In the Republic of Ireland, Senior Cycle is a non-compulsory period of education offered to students aged 15 to 18 years old who have successfully completed Junior Cycle. The Senior Cycle geography syllabus offers an optional project to explore Fairtrade within the context of the theme ‘global interdependence’ (DES, 2003:33). The significance of Fairtrade was highlighted in the 2009 Leaving Certificate exam, which included an optional question on how it supports sustainable development (SEC, 2009:26). To support study in this area, we provide teachers and students with resources from our lending library and information sheets about relevant websites.
Although CSPE and geography are the major areas of focus, Honan (2006) points out that there are opportunities for Fairtrade work across a wide range of second-level subjects, from agricultural science to religious education. At the WOWC, we have been involved with some unusual Fairtrade initiatives from schools, such as a Fairtrade ‘mini-company’ set up by Transition Year (TY) business students.
Although the WOWC’s work focuses on Fairtrade learning in the formal curriculum, we have found that there is a cross-over between our formal sector work and our non-formal, community-based Fairtrade projects. For example, when Waterford made its successful bid to become a Fairtrade City in 2005, several students who had participated in our school workshops became active and valuable members of the Fairtrade City Action Group.
Challenges in Fairtrade education
It is evident from the above examples that there are many opportunities to bring Fairtrade issues into primary and second-level classrooms. But it is important to identify what participants actually learn from these Fairtrade educational initiatives.
We aim to provide students with an age-appropriate understanding of how the world’s trading systems create unequal distributions of wealth and power, and how Fairtrade can help redress these imbalances. Students learn about the five goals of Fairtrade:
- A fair and stable price to farmers for their products;
- Extra income for farmers and estate workers to improve their lives;
- A greater emphasis on environmental concerns;
- A stronger position for small farmers in world markets; and
- A closer link between consumers and producers (Litvinoff & Madeley, 2007:16).

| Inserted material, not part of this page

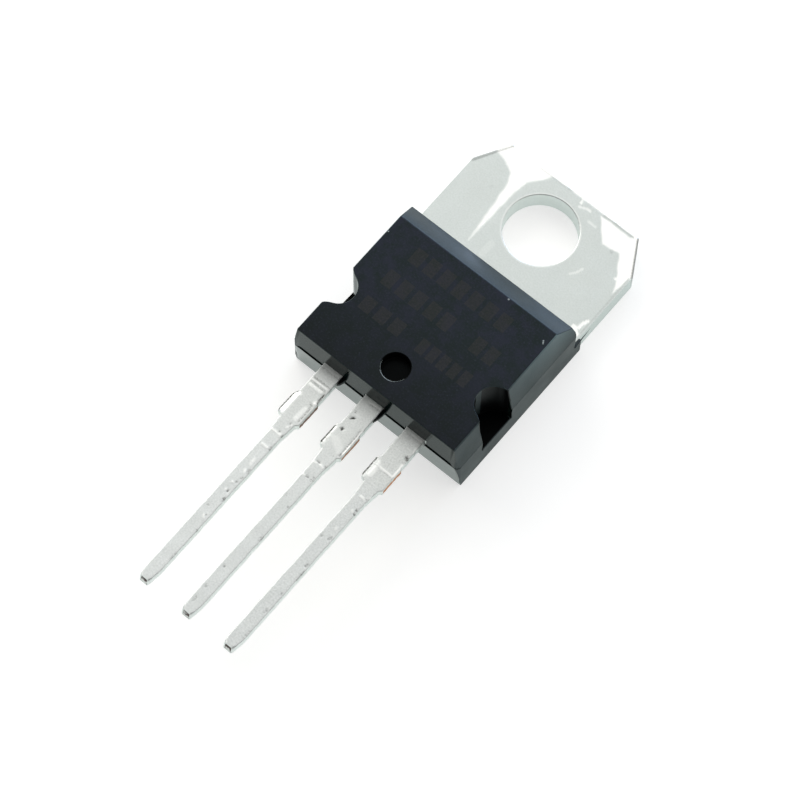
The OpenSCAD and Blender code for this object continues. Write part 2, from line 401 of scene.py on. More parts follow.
def black_epoxy(name, rough, dark, light, relief, ior, painted_sheen="#000000", tint="#edfbff"):
    """Black epoxy moulding compound with glass and silica filler, from its dark resin to its light filler.
    A painted sheen pales it upward from the parting line, and more towards the back."""
    made, tree, out = material(name)
    place = add(tree, "ShaderNodeTexCoord").outputs["Object"]
    axes = add(tree, "ShaderNodeSeparateXYZ", {0: place}).outputs
    filler = add(tree, "ShaderNodeTexNoise", {
        "Vector": place, "Scale": 1 / (FILLER_GRAIN * MM), "Detail": 4.0, "Roughness": 0.7}).outputs["Fac"]
    flow = add(tree, "ShaderNodeTexNoise", {
        "Vector": place, "Scale": 1 / (FLOW_CLOUD * MM), "Detail": 3.0}).outputs["Fac"]
    speck = add(tree, "ShaderNodeMapRange", {
        "Value": filler, "From Min": 0.32, "From Max": 0.68}).outputs["Result"]
    colour = add(tree, "ShaderNodeMix", {
        0: speck, 6: linear(dark), 7: linear(light)}, data_type="RGBA").outputs[2]
    # Painted sheen: the colour is lightened upward from the parting line and towards the back, standing in
    # for light on the sides.
    upward = add(tree, "ShaderNodeMapRange", {
        "Value": axes["Z"], "From Min": 2.5 * MM, "From Max": 4.5 * MM}).outputs["Result"]
    painted_light_backward = add(tree, "ShaderNodeMapRange", {
        "Value": axes["Y"], "From Min": -9.5 * MM, "From Max": -4.5 * MM,
        "To Min": 0.1, "To Max": 1.0}).outputs["Result"]
    painted_sheen_share = add(tree, "ShaderNodeMath", {0: upward, 1: painted_light_backward}, operation="MULTIPLY").outputs[0]
    colour = add(tree, "ShaderNodeMix", {
        0: painted_sheen_share, 6: colour, 7: linear(painted_sheen)}, data_type="RGBA", blend_type="ADD").outputs[2]
    gloss = add(tree, "ShaderNodeMapRange", {
        "Value": flow, "From Min": 0.3, "From Max": 0.7,
        "To Min": rough[0], "To Max": rough[1]}).outputs["Result"]
    bumps = add(tree, "ShaderNodeBump", {
        "Height": filler, "Strength": 1.0, "Distance": relief * MM}).outputs[0]
    skin = add(tree, "ShaderNodeBsdfPrincipled", {
        "Base Color": colour, "Roughness": gloss, "IOR": ior, "Specular Tint": linear(tint), "Normal": bumps})
    tree.links.new(skin.outputs[0], out.inputs["Surface"])
    return made


def laser_fields(tree, place):
    """Where the laser has matted the marked face: rows of plain blocks that stand for a marking."""
    axes = add(tree, "ShaderNodeSeparateXYZ", {0: place}).outputs
    total = None
    for left, right, middle, tall, count in LASER_ROWS:
        cell = (right - left) / count
        half_row = (right - left) / 2 * MM
        across = add(tree, "ShaderNodeMath", {0: axes["X"], 1: left * MM}, operation="SUBTRACT").outputs[0]
        inside = add(tree, "ShaderNodeMath", {
            0: across, 1: half_row, 2: half_row}, operation="COMPARE").outputs[0]
        share = add(tree, "ShaderNodeMath", {0: across, 1: cell * MM}, operation="FLOORED_MODULO").outputs[0]
        block = add(tree, "ShaderNodeMath", {
            0: share, 1: cell / 2 * MM, 2: LASER_BLOCK * cell * MM}, operation="COMPARE").outputs[0]
        row = add(tree, "ShaderNodeMath", {
            0: axes["Y"], 1: middle * MM, 2: tall / 2 * MM}, operation="COMPARE").outputs[0]
        field = add(tree, "ShaderNodeMath", {0: inside, 1: block}, operation="MULTIPLY").outputs[0]
        field = add(tree, "ShaderNodeMath", {0: field, 1: row}, operation="MULTIPLY").outputs[0]
        if total is None:
            total = field
        else:
            total = add(tree, "ShaderNodeMath", {0: total, 1: field}, operation="ADD").outputs[0]
    return total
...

This learning seems to be straightforward, but it can lead into challenging territory. The Fairtrade benefits received by global Southern producers depend, of course, upon consumers in the North buying Fairtrade products. Therefore, Fairtrade education may appear to give the message that buying is the ‘solution’ to poverty in the South. Whilst it can be argued that ethical consumption is an important first step towards genuine civic engagement (see O’Rourke 2006:301 for a summary of this debate), some students can become so focused on their new role as Fairtrade consumers that other learning possibilities are eclipsed. Tucker (2006:9), a producer from Sierra Leone, warns against a mindset which sees Fairtrade as ‘just a brand of food that demonstrates you are paying a little more to desperate farmers’.
Andreotti’s (2006:46) framework of ‘soft’ versus ‘critical’ global education can be usefully applied to Fairtrade education. We can argue that ‘soft’ Fairtrade education focuses solely on how purchasing these products helps farmers and communities in the global South. ‘Critical’ Fairtrade education, however, requires an examination of the legacy of colonialism and an exploration of how our own culture’s perceived needs have driven the trade agenda. Critical Fairtrade education should address the relationship between trade and aid, and make connections between Fairtrade and major development themes such as human rights, sustainable development and gender equality.

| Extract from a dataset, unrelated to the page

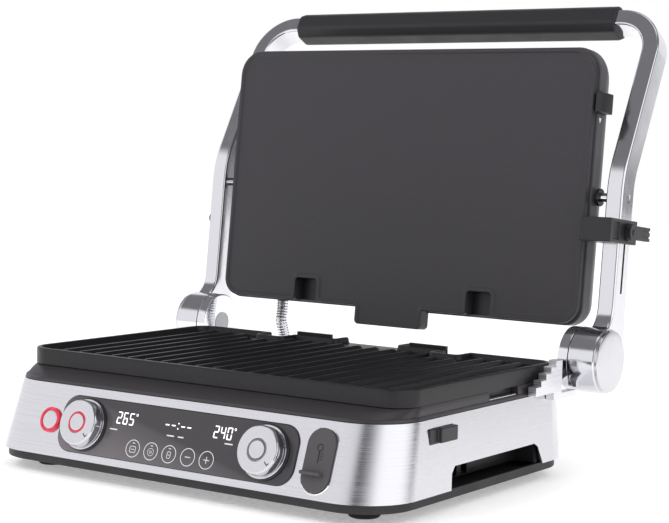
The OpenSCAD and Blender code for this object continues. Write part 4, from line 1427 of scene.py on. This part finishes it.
@dataclass
class Heating:
    """Elements, reflectors, sensors, boards, screws and latch, kept as designed."""

    parts: dict[str, tuple[Finish, str]] = field(
        default_factory=lambda: {
            "lower_element": (SHEATH, "sheathed_element"),
            "upper_element": (SHEATH, "sheathed_element"),
            "lower_reflector": (REFLECTOR, "reflector_steel"),
            "upper_reflector": (REFLECTOR, "reflector_steel"),
            "lower_sensor": (BRASS, "brass"),
            "upper_sensor": (BRASS, "brass"),
            "control_board": (BOARD, "circuit_board"),
            "power_board": (BOARD, "circuit_board"),
            "base_screws": (ZINC, "zinc_steel"),
            "cover_screws": (ZINC, "zinc_steel"),
            "lower_latch": (ZINC, "zinc_steel"),
            "hinge_springs": (SPRING, "spring_steel"),
            "hinge_pins": (ZINC, "zinc_steel"),
            "grip_core": (ZINC, "zinc_steel"),
        }
    )

    def build(self) -> None:
        """Gives each node its finish."""
        for node, (finish, _) in self.parts.items():
            for i in range(max(len(frame["nodes"][node].data.materials), 1)):
                if frame["nodes"][node].data.materials:
                    frame["nodes"][node].data.materials[i] = finish.material()
                else:
                    frame["nodes"][node].data.materials.append(finish.material())
            log.info("%s: finish %s", node, finish.name)


@dataclass
class Hinge:
    """One hinge: the base's knuckle with its foot, the arm's barrel and its cap."""

    side: Side
    radius: float = 26.7

    def x_place(self, x: float, lid: bool) -> Matrix:
        """Place on the hinge axis whose +Z points away from the press.

        Args:
            x: distance from the middle in mm.
            lid: follows the opened cover.

        Returns:
            The matrix of that place, in mm.
        """
        place = along_x(self.side.value * x, AXIS.y, AXIS.z, self.side is Side.LEFT)
        return (OPENED if lid else REST) @ place

    def build(self) -> None:
        """Builds the knuckle and the cap."""
        word = self.side.name.lower()
        r = self.radius - 0.2
        knuckle = Shape().lathe(
            [(6.03, 0.8), (10, 0.8), (10, 0), (r - 0.8, 0), (r - 0.2, 0.3), (r, 0.9), (r, 8.2),
             (r - 0.2, 8.8), (r - 0.8, 9.0), (6.03, 9.0)],
            self.x_place(184.2, False), 120,
        )
        x0, x1 = sorted((self.side.value * 140.2, self.side.value * 190))
        foot = [(x0, 129.5, 3), (x1, 129.5, 0.5), (x1, 142, 0.5), (x0, 142, 3)]
        knuckle.slab(foot, 80.0, 84.0, 0.8)
        knuckle.piece(
            f"{word}_bracket_made", POLISHED, Body.BASE, [f"{word}_hinge_bracket"],
            slot="polished_steel",
        )
        screws = Shape()
        for x in (148.2, 168.2):
            at = Matrix.Translation((self.side.value * x, 135.75, 83.6))
            screws.lathe([(0, 0), (3.6, 0), (3.6, 1.0), (2.9, 1.8), (1.8, 1.9), (1.6, 1.0),
                          (0, 1.0)], at, 32, ring=False)
        screws.piece(f"{word}_bracket_screws", ZINC, Body.BASE, slot="zinc_steel")
        cap = [
            (0, 0), (25.5, 0), (25.5, 1.9), (25.2, 2.5), (24.4, 2.95), (19, 3.2), (10, 3.4),
            (0, 3.45),
        ]
        Shape().lathe(cap, self.x_place(217.0, True), 120, ring=False).piece(
            f"{word}_cap_made", SATIN, Body.ARMS, [f"{word}_end_cap"], slot="arm_metal",
            axis=self.x_place(217.0, True),
        )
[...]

Critical Fairtrade education is an ambitious goal, requiring substantial commitment from both educators and learners. Because the WOWC, like most development education organisations, is not part of the mainstream education system, our contact with teachers and students is often limited. To encourage genuine critical engagement within the confines of the brief time-slots typically allocated to development education is very difficult, if not impossible. Consequently, Fairtrade education work carried out in schools by ‘outsiders’ such as the WOWC requires follow-up by teachers if critical learning is to take place.

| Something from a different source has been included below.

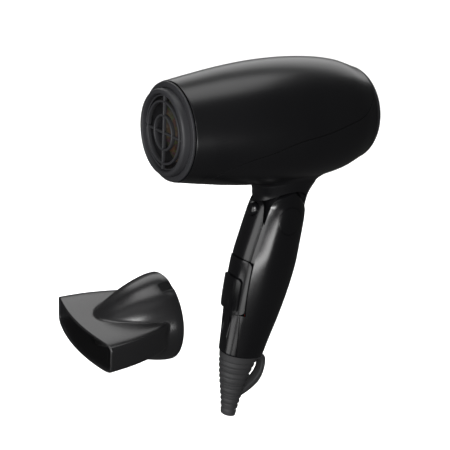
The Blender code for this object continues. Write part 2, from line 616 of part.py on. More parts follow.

Students’ responses to Fairtrade education
To make a start towards exploring the nature of Fairtrade learning, last year I carried out some informal research involving seven classes of TY students. The students viewed Black Gold (Francis & Francis, 2006), a powerful documentary about Ethiopian coffee producers, and then participated in an hour-long workshop. At the close of the workshop, I asked students to read four statements and to indicate which one best summed up their personal ideas about Fairtrade. After indicating their choices, students discussed the statements in a plenary session. The statements, and percentage of students choosing each one, are listed in the table below:
| 1 | Fairtrade is about using our power as consumers to help people in need. | 34% |
| 2 | Fairtrade is about empowering producers and their communities to make their own choices about what is important for their development. | 47% |
| 3 | Fairtrade is about recognising that people all over the world depend upon each other in different and sometimes unequal ways. | 12% |
| 4 | The term ‘fair trade’ is a ridiculous over-exaggeration. We need a much more profound change in the world before we can honestly stand before a producer and say that our relationship with one another is ‘fair’ (Roy Scott quoted in Tucker, 2006:9). | 7% |
34% of students chose Statement 1, which depicts Fairtrade as a means of using Northern consumer power to provide ‘help’ for the South. Comments made by students who selected Statement 1 indicated that the film and workshop had made them aware of Fairtrade products, and that they planned to purchase Fairtrade goods. No one who selected this statement mentioned broader development issues nor did they comment on the language of the statement (e.g, ‘our power’ and ‘people in need’).
The largest percentage of students (47 per cent) chose Statement 2, which connects Fairtrade to empowerment and development, and an additional 12 per cent chose Statement 3, which associates Fairtrade with the concept of global interdependence. Comments from students who chose these statements (e.g, ‘Being paid a decent price for their work means that producers don’t have to rely on food aid’) suggest that the film and workshop had successfully acted as a ‘way in’ to the consideration of broader development themes.
Finally, a small but not insignificant percentage (7 per cent) of students selected Statement 4, which asserts that we need ‘a much more profound change’ in our world. In two of the seven workshops, this statement sparked intense discussion about how fundamental social change can, or cannot, be achieved.